A reaction to Bruce Fleming’s latest call for dissolution.
I’m Bruce Fleming’s worst nightmare. Fleming has been an English professor at the United States Naval Academy since 1987, an institution that I entered in the summer of 2003. I never had Fleming as a professor, but I have been privy to his writing about the Academy from the very beginning, when in the spring before I joined, Fleming coined the term “Set-Asides” in an op-ed piece he wrote for the Washington Post about the absurdities of the affirmative action policy in the admissions process for USNA. His definition for Set-Asides evolved to include athletes, children of graduates—“legacies”—and those students who spent a year before entering the academy bolstering their academic merit at either the Naval Academy Preparatory School or at a civilian boarding school as part of the Naval Academy Foundation program. From Fleming’s view, they are students who were accepted through the backdoor, students who do not uphold the standards that the Academy proclaims to hold dear.
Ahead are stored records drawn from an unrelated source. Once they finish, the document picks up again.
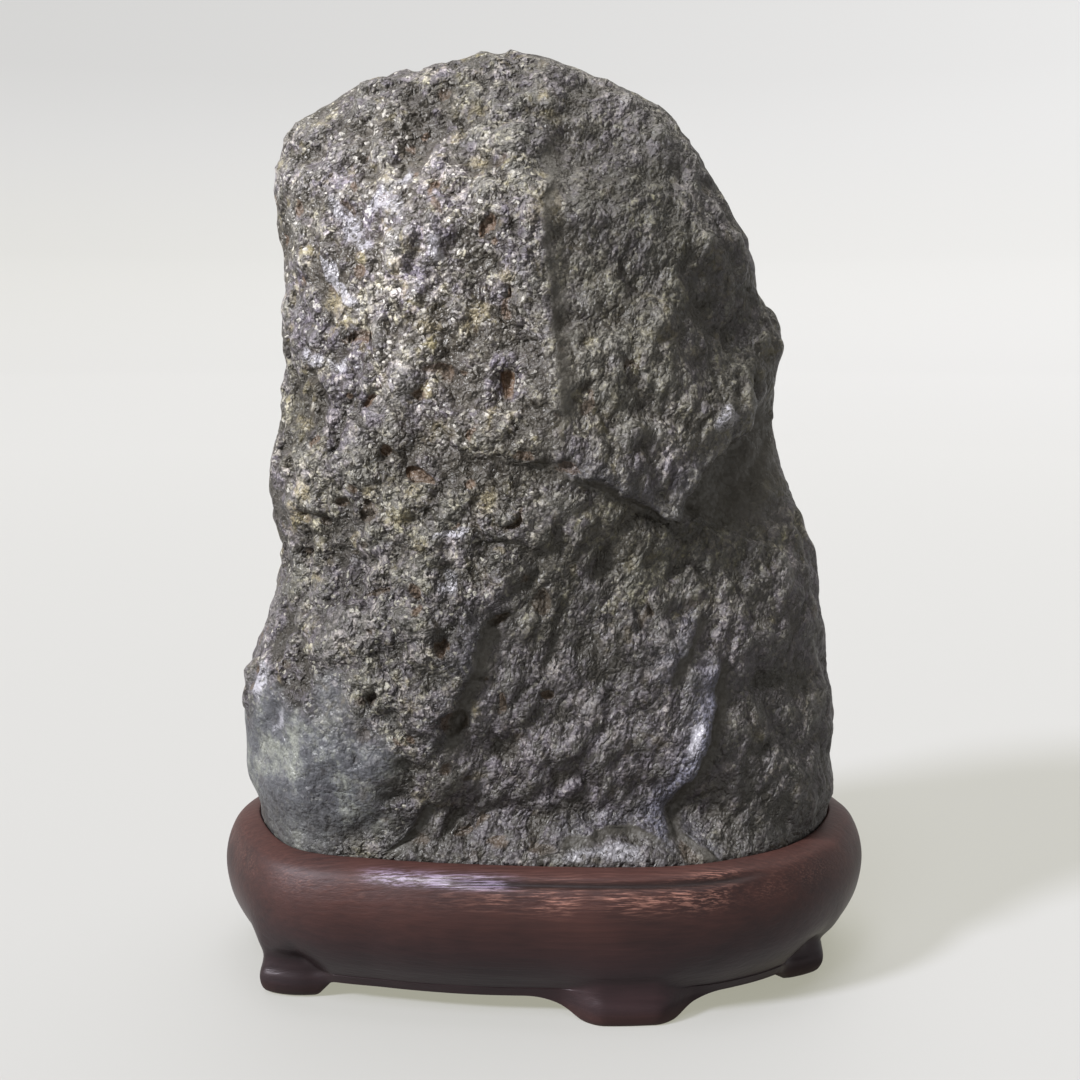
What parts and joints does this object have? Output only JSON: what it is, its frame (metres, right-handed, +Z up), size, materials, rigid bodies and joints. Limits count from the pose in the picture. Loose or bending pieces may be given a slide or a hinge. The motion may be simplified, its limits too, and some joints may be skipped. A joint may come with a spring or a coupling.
{
  "type": "scholars rock on stand",
  "caption": "Upright weathered stone with ridges, ledges and pits, resting in the fitted seat of a low carved hardwood stand with short feet.",
  "frame": {"origin": "on the surface it stands on, under the middle of the stand", "axes": "+Z up, -Y out of the side that is shown, +X to the right as that side is looked at"},
  "size_m": [0.091, 0.056, 0.123],
  "materials": {
    "stone": "rough dark grey stone, pitted, with pale mineral flecks and a faint waxed sheen",
    "hardwood": "dark red-brown hardwood under a satin lacquer, worn along the rim"
  },
  "bodies": {
    "root": {"rock": "stone", "stand": "hardwood"}
  },
  "joints": []
}
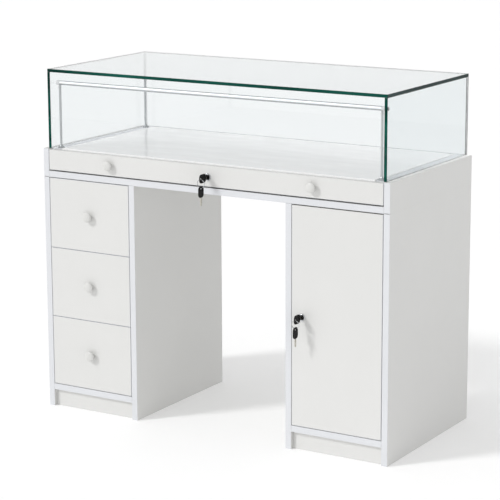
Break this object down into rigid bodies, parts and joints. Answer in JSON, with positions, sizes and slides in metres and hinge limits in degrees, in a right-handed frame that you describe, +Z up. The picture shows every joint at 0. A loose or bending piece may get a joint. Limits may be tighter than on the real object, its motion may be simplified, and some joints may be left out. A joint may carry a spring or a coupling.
{
  "type": "shop checkout counter",
  "caption": "White shop counter with an open-backed glass display case over a locking display drawer, a drawer pedestal, a locking cupboard and a kneehole.",
  "frame": {"origin": "on the floor, at the middle of the object's box in X and Y (the hanging keys count in the box)", "axes": "+Z up, -Y towards the staff side with the drawers and door, +X towards the cupboard"},
  "size_m": [1, 0.492, 0.893],
  "materials": {
    "melamine": "satin",
    "deck_white": "gloss",
    "glass": "polished",
    "knob_white": "satin",
    "steel": "nickel plated",
    "zinc": "zinc plated",
    "post_metal": "satin anodised",
    "tube_white": "satin diffuser",
    "key_black": "moulded",
    "drawer_white": "satin"
  },
  "bodies": {
    "counter": {"upper_side_left": "melamine", "upper_side_right": "melamine", "base_board": "melamine", "upper_back": "melamine", "ledge_left": "melamine", "ledge_right": "melamine", "glass_left": "glass", "glass_right": "glass", "glass_back": "glass", "glass_top": "glass", "led_tube": "tube_white", "led_post_left": "post_metal", "led_post_right": "post_metal", "rear_post": "post_metal", "display_runner_left": "zinc", "display_runner_right": "zinc", "left_pedestal_outer_side": "melamine", "left_pedestal_inner_side": "melamine", "left_pedestal_bottom": "melamine", "left_pedestal_plinth": "melamine", "left_pedestal_back": "melamine", "right_pedestal_outer_side": "melamine", "right_pedestal_inner_side": "melamine", "right_pedestal_bottom": "melamine", "right_pedestal_plinth": "melamine", "right_pedestal_back": "melamine", "runner_bottom_left": "zinc", "runner_bottom_right": "zinc", "runner_middle_left": "zinc", "runner_middle_right": "zinc", "runner_top_left": "zinc", "runner_top_right": "zinc", "cupboard_shelf": "melamine", "hinge_arm_lower": "zinc", "hinge_arm_upper": "zinc"},
    "display_drawer": {"display_front": "melamine", "display_deck": "deck_white", "display_knob_left": "knob_white", "display_knob_right": "knob_white", "display_lock_housing": "steel"},
    "display_plug": {"display_lock_plug": "steel", "display_key": "key_black"},
    "display_spare": {"display_spare_key": "key_black"},
    "cupboard_door": {"cupboard_door": "melamine", "hinge_cup_lower": "zinc", "hinge_cup_upper": "zinc", "cupboard_lock_housing": "steel"},
    "cupboard_plug": {"cupboard_lock_plug": "steel", "cupboard_key": "key_black"},
    "cupboard_spare": {"cupboard_spare_key": "key_black"},
    "drawer_bottom": {"drawer_front_bottom": "melamine", "drawer_box_bottom": "drawer_white", "drawer_knob_bottom": "knob_white"},
    "drawer_middle": {"drawer_front_middle": "melamine", "drawer_box_middle": "drawer_white", "drawer_knob_middle": "knob_white"},
    "drawer_top": {"drawer_front_top": "melamine", "drawer_box_top": "drawer_white", "drawer_knob_top": "knob_white"}
  },
  "joints": [
    {"name": "display_drawer_slide", "type": "slide", "parent": "counter", "child": "display_drawer", "axis": [0, -1, 0], "range_m": [0, 0.3]},
    {"name": "drawer_top_slide", "type": "slide", "parent": "counter", "child": "drawer_top", "axis": [0, -1, 0], "range_m": [0, 0.26]},
    {"name": "drawer_middle_slide", "type": "slide", "parent": "counter", "child": "drawer_middle", "axis": [0, -1, 0], "range_m": [0, 0.26]},
    {"name": "drawer_bottom_slide", "type": "slide", "parent": "counter", "child": "drawer_bottom", "axis": [0, -1, 0], "range_m": [0, 0.26]},
    {"name": "cupboard_door_hinge", "type": "hinge", "parent": "counter", "child": "cupboard_door", "pos_m": [0.482, -0.204, 0.3375], "axis": [0, 0, 1], "range_deg": [0, 105]},
    {"name": "display_lock_turn", "type": "hinge", "parent": "display_drawer", "child": "display_plug", "pos_m": [0, -0.204, 0.657], "axis": [0, 1, 0], "range_deg": [0, 90]},
    {"name": "cupboard_lock_turn", "type": "hinge", "parent": "cupboard_door", "child": "cupboard_plug", "pos_m": [0.2655, -0.204, 0.3375], "axis": [0, 1, 0], "range_deg": [0, 90]},
    {"name": "display_spare_swing", "type": "hinge", "parent": "display_plug", "child": "display_spare", "pos_m": [0, -0.235, 0.6555], "axis": [1, 0, 0], "range_deg": [-60, 20]},
    {"name": "cupboard_spare_swing", "type": "hinge", "parent": "cupboard_plug", "child": "cupboard_spare", "pos_m": [0.2655, -0.235, 0.336], "axis": [1, 0, 0], "range_deg": [-60, 20]}
  ]
}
I am a Set-Aside. I’m practically every version of a Set-Aside that there can be: I went to The Northfield Mount Hermon school for a post-graduate year, my grandfather was class of ’54, my father class of ’77, my brother class of ’02, and though I wasn’t recruited to run cross country and track, and spent most of my time on the team either injured or not on the roster, and quit in the spring of my junior year, I was an athlete, too.
Hear me roar.
Fleming has continued ringing this bell over the years, and his message has evolved from criticizing the admissions policy of the Naval Academy, to questioning the existence of the Naval Academy, and of service academies in general. He wrote a regular column for military.com while I was a midshipman (link for his column page is still good, but the links for the actual articles are not), and has continued to write pieces in the New York Times, The Washington Post, and, for his last two articles, on Salon.com. His latest article, titled, “Let’s get rid of Annapolis,” published on March 7, is a variation of the title of his article the previous year, “Let’s abolish West Point,” and both have pretty much the same point: that military service academies don’t admit or graduate the “best and the brightest,” that the cost of educating a midshipman isn’t worth their benefit in the fleet, that Annapolis, and all service academies should prove their worth or cease to exist. The most recent article challenges the notion that leadership can be taught, and if it could be that the service academies are failing at that mission.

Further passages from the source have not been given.